How do you turn your volatile crypto assets into a stable store of value? How do you leverage your digital holdings for access to a new, secure form of money?
EOSDT’s core components work in concert to let users generate stablecoins pegged to the US dollar and backed by their own crypto holdings. The EOSDT stablecoin is a useful store of value with a variety of applications, like hedging against market turmoil, providing fiat-like quotes for currency pairs on decentralized exchanges, and even making online payments with merchants that accept cryptocurrency. It allows for more intuitive crypto transactions — one EOSDT always equals one USD.
There are four main smart contracts, operating as follows:
The market data smart contract references cryptocurrency prices from the external market through a trustline provided by Oraclize.it, Delphioracle, and LiquidApps.
The Position Smart Contract receives a user’s cryptocurrency and holds it without any human involvement or custody risk.

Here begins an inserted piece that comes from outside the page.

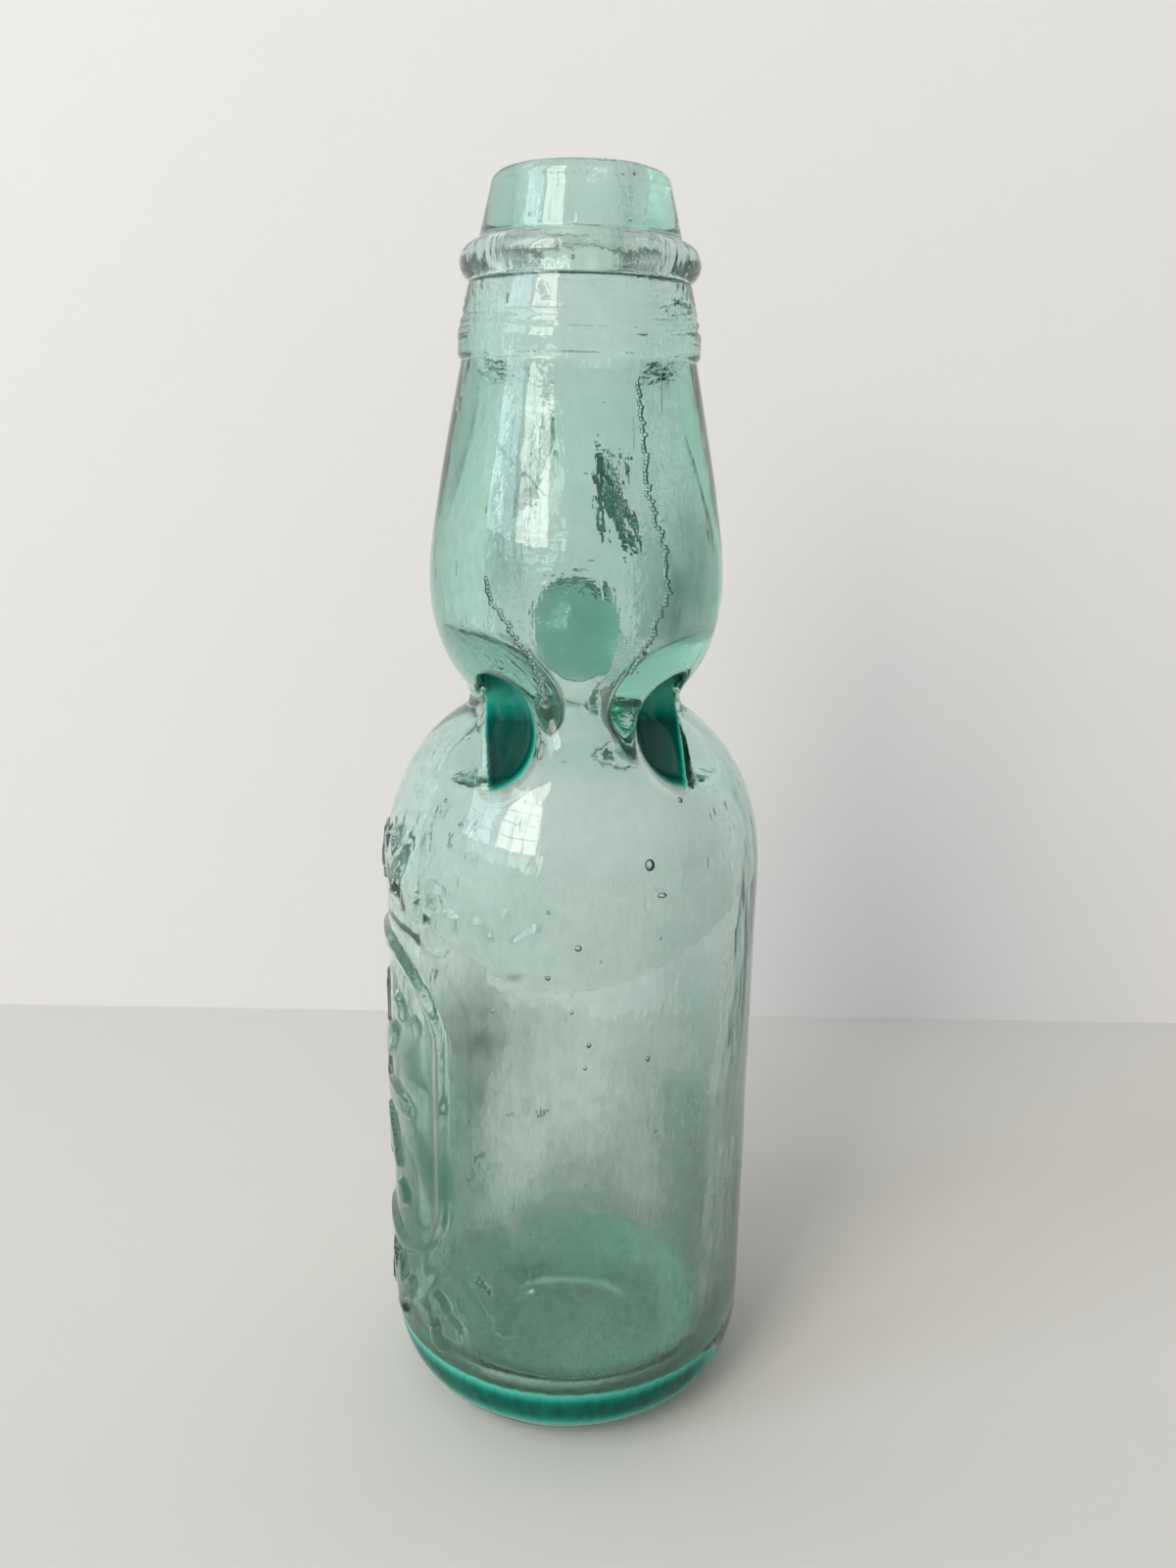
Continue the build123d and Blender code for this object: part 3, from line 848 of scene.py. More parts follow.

The Liquidation Smart Contract lets “guardians” and market participants make money by liquidating under-collateralized user positions. This happens automatically when their collateral drops below the critical level of 130%. Guardians can claim liquidated collateral or surplus EOSDT at a markdown from current market prices, an associated fee will be payable in NUT tokens, which are then redistributed back to the system.
The Governance Smart Contract lets users who hold NUT tokens submit proposals to change the EOSDT parameters on risk and stability. NUT holders can also vote for a list of EOS block producers they want to support with system’s EOS collateral. This feature drives the growth, development, and maturity of the entire EOS ecosystem.
EOS uses a delegated proof-of-stake concept, which grants the community lots of flexibility in making instant high-level decisions, like rollbacks and bug fixes, by majority among designated stakeholders. This approval voting system stakes the top 21 EOS block producers to produce blocks — EOS token holders must stake tokens for three days in order to vote. The top 21 candidates form the block-producing core, and the rest become backup block producers. Their priority is also determined by the number of votes they get.
Staking an EOS coin is like paying an opportunity cost — you can't unstake it until three days later, and you don’t have any access to it until then. This little cost grants you access to the entire EOS system. If you stake them for bandwidth, it means you can send transactions, and the size of transaction will consume your bandwidth.
EOSDT uses the EOS blockchain because it is faster than Ethereum, has near-zero transaction fees, and offers great infrastructure for implementing cross-chain solutions. It presently supports the EOS cryptocurrency.